Give back the lines exactly, from the first one to the line with "return np.sqrt(((points[:, None]", both ends included.

» **Information given**:
↓↓↓
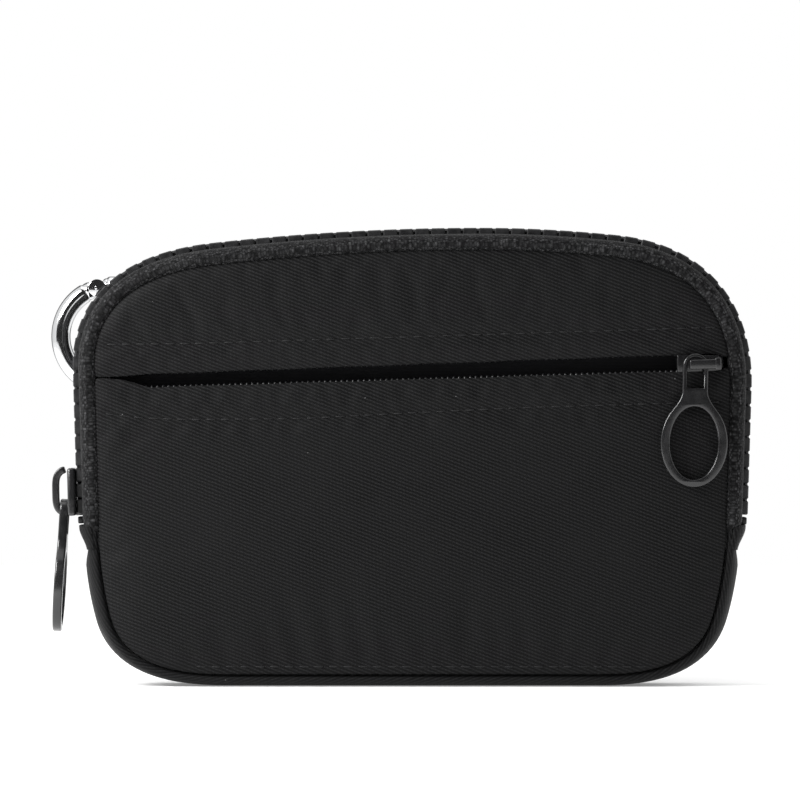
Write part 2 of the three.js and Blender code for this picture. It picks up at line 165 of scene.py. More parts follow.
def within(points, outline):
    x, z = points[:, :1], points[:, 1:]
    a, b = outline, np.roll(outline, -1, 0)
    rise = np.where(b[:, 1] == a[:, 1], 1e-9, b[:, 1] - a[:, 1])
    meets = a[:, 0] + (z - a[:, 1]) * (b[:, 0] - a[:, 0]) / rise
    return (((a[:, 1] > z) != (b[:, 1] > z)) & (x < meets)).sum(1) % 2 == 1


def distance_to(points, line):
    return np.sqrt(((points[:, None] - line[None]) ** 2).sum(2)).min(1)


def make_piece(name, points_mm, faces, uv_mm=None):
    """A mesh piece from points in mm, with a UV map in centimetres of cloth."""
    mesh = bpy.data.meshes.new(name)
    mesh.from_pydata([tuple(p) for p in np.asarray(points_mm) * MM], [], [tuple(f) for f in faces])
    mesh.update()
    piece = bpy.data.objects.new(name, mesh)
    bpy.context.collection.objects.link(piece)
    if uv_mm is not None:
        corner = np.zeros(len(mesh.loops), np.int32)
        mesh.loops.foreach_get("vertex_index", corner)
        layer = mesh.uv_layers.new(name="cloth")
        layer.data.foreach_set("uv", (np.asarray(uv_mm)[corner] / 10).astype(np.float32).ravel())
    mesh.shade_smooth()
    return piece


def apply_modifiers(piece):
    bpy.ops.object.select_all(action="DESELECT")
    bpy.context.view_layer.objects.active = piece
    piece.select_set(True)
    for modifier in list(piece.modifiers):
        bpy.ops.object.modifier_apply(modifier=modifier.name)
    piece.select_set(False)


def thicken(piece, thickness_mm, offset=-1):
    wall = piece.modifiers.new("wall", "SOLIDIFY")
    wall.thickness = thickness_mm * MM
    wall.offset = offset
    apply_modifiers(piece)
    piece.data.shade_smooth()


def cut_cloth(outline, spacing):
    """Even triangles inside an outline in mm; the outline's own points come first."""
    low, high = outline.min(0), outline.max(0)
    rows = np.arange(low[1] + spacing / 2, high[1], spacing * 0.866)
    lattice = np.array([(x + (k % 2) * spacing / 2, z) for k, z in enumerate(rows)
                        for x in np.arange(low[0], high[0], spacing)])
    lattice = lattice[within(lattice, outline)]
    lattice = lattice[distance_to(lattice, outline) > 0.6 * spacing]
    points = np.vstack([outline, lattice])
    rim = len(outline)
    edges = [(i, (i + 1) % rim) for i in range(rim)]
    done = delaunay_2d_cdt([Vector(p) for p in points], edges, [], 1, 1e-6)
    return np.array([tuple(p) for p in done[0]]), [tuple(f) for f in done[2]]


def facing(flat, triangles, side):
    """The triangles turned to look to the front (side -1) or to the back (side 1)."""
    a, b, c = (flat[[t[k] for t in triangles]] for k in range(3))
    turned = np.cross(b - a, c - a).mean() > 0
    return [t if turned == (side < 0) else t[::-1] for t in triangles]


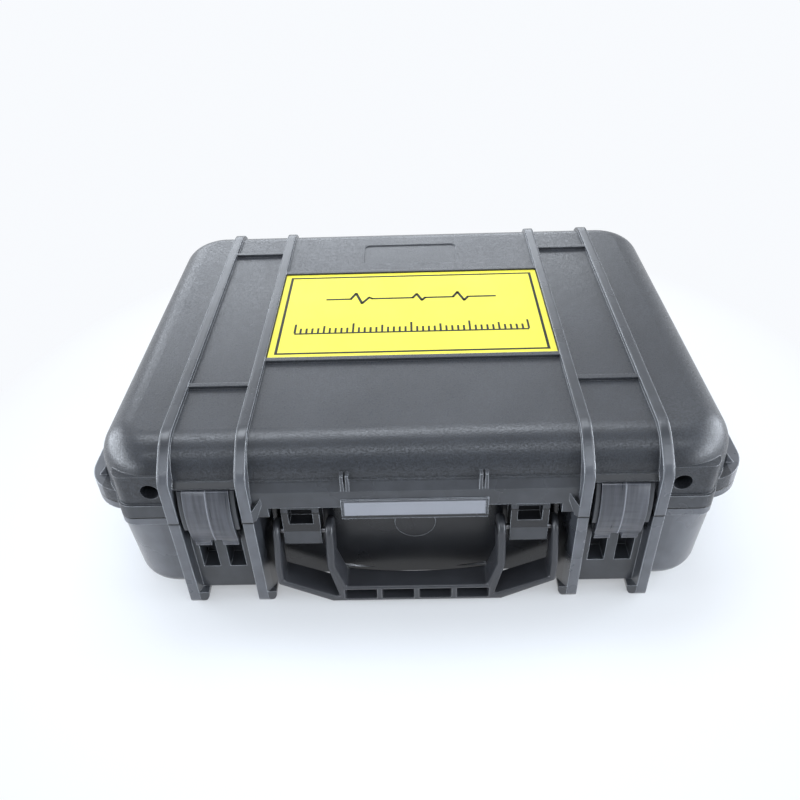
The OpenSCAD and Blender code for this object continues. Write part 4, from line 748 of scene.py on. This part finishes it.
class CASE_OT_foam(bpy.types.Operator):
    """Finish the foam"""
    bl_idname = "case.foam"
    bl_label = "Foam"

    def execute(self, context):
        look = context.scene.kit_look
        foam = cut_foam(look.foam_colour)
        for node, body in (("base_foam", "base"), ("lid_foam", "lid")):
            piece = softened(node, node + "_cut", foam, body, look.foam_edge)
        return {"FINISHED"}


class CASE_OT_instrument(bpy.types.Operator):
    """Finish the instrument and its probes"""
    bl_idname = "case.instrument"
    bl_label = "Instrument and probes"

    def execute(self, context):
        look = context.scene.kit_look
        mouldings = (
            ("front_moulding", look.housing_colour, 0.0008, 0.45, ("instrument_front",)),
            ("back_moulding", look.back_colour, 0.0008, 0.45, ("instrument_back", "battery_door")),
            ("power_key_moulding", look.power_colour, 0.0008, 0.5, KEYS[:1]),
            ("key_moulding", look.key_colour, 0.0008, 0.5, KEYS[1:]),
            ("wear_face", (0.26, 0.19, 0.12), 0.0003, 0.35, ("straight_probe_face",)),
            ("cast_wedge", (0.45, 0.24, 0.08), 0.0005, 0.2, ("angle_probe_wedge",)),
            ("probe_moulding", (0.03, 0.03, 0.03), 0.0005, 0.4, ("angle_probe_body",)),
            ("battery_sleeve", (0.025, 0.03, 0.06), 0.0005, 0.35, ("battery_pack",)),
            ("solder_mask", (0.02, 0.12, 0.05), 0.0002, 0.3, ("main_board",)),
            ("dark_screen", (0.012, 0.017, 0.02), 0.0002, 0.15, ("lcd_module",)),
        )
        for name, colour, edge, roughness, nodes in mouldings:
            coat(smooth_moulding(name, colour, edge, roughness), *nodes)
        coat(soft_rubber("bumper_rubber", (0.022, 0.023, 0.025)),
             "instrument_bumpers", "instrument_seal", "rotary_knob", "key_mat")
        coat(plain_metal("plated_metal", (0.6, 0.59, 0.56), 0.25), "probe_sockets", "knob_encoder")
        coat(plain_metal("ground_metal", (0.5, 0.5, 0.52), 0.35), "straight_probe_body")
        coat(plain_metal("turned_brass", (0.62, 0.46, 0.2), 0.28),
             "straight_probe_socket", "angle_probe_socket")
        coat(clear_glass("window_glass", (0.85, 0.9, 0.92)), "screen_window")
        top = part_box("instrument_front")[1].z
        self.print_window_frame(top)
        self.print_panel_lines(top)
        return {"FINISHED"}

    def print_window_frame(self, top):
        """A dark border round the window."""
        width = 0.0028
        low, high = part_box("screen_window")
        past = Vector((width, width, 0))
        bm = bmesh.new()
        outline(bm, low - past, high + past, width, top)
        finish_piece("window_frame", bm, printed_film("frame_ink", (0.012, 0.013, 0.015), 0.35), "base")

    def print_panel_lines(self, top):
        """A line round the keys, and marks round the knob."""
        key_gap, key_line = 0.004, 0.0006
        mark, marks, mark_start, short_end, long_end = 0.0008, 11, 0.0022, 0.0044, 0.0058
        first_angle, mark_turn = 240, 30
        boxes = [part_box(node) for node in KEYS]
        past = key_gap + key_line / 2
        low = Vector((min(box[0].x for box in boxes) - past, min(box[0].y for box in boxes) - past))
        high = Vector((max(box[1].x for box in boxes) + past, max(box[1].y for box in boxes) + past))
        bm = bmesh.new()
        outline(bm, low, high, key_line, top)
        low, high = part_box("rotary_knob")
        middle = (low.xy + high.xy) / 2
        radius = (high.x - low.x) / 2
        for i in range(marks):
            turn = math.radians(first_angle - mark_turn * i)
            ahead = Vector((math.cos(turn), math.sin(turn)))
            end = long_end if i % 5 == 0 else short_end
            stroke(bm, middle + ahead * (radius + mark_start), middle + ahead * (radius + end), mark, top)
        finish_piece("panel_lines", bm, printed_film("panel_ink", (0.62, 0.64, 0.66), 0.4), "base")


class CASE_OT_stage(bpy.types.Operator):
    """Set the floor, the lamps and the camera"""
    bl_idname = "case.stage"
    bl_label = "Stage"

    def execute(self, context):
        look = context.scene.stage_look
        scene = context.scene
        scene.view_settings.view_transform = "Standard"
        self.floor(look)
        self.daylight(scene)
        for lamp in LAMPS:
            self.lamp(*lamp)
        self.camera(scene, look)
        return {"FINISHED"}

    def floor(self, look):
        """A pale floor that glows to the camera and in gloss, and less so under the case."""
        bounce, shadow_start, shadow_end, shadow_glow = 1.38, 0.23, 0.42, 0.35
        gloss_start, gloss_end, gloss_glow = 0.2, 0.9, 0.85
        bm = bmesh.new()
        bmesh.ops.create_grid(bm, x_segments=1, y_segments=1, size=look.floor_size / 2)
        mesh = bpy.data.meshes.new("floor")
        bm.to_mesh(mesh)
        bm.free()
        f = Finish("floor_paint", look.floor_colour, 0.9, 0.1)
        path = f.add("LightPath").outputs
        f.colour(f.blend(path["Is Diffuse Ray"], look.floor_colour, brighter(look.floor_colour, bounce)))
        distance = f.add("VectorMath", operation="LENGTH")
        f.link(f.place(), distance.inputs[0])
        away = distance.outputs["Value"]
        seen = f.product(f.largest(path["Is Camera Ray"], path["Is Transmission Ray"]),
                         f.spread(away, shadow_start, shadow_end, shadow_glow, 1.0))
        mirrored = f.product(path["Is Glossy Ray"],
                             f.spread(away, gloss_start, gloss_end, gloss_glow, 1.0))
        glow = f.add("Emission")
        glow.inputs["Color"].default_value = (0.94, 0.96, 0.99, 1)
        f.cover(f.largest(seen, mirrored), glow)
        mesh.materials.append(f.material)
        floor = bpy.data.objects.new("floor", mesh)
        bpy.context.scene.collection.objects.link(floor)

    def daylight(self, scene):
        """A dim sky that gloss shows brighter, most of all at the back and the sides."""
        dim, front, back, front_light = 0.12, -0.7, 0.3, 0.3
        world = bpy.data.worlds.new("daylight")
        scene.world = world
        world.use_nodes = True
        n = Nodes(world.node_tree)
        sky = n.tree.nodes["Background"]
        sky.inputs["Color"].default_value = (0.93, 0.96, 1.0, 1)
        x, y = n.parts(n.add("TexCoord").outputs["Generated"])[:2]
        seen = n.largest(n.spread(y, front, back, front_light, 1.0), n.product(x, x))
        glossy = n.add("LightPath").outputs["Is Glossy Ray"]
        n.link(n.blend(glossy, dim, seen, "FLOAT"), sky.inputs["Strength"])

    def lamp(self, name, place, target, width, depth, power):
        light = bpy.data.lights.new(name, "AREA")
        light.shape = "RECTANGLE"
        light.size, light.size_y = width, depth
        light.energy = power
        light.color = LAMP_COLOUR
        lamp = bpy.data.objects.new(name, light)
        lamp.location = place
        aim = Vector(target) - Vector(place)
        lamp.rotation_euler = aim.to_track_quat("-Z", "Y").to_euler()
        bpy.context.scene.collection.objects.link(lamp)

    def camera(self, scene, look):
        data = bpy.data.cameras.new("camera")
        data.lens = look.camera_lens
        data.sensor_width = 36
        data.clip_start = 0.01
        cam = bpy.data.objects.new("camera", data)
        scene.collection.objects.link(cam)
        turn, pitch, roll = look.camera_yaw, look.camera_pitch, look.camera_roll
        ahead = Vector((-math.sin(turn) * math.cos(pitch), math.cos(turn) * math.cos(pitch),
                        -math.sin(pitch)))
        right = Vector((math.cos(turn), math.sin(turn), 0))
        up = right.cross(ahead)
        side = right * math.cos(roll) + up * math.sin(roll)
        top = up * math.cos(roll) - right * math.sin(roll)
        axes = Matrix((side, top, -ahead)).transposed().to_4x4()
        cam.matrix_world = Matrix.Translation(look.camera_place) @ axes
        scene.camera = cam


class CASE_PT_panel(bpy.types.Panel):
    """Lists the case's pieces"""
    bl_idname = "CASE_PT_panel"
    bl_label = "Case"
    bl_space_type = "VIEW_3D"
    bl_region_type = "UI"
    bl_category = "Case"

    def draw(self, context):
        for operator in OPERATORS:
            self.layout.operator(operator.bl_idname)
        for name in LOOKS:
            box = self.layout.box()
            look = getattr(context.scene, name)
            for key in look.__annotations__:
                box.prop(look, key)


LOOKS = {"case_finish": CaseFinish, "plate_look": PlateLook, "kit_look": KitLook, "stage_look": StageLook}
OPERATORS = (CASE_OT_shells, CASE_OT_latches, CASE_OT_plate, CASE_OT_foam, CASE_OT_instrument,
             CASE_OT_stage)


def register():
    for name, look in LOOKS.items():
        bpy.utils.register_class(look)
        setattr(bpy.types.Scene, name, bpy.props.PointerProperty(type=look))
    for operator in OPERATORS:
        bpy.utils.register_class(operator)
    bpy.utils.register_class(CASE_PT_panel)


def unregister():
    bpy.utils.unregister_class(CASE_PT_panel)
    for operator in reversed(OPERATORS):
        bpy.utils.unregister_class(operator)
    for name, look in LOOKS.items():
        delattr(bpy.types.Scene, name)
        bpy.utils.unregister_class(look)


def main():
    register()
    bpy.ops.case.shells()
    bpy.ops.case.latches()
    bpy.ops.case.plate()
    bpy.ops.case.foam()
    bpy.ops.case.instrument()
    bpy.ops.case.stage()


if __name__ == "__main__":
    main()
↑↑↑
» **Solution for this exercise**:
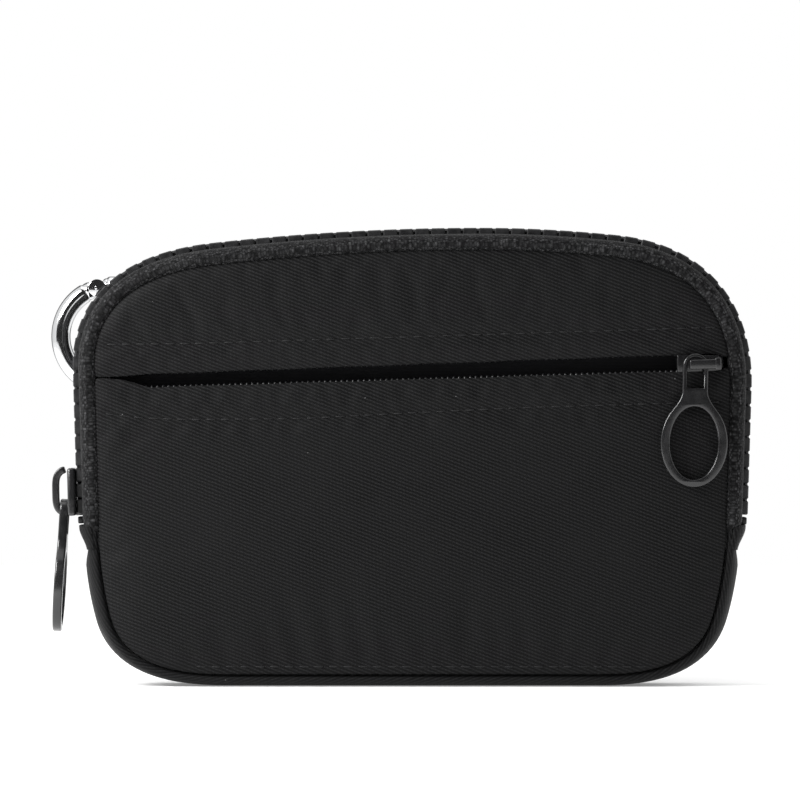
Write part 2 of the three.js and Blender code for this picture. It picks up at line 165 of scene.py. More parts follow.
def within(points, outline):
    x, z = points[:, :1], points[:, 1:]
    a, b = outline, np.roll(outline, -1, 0)
    rise = np.where(b[:, 1] == a[:, 1], 1e-9, b[:, 1] - a[:, 1])
    meets = a[:, 0] + (z - a[:, 1]) * (b[:, 0] - a[:, 0]) / rise
    return (((a[:, 1] > z) != (b[:, 1] > z)) & (x < meets)).sum(1) % 2 == 1


def distance_to(points, line):
    return np.sqrt(((points[:, None] - line[None]) ** 2).sum(2)).min(1)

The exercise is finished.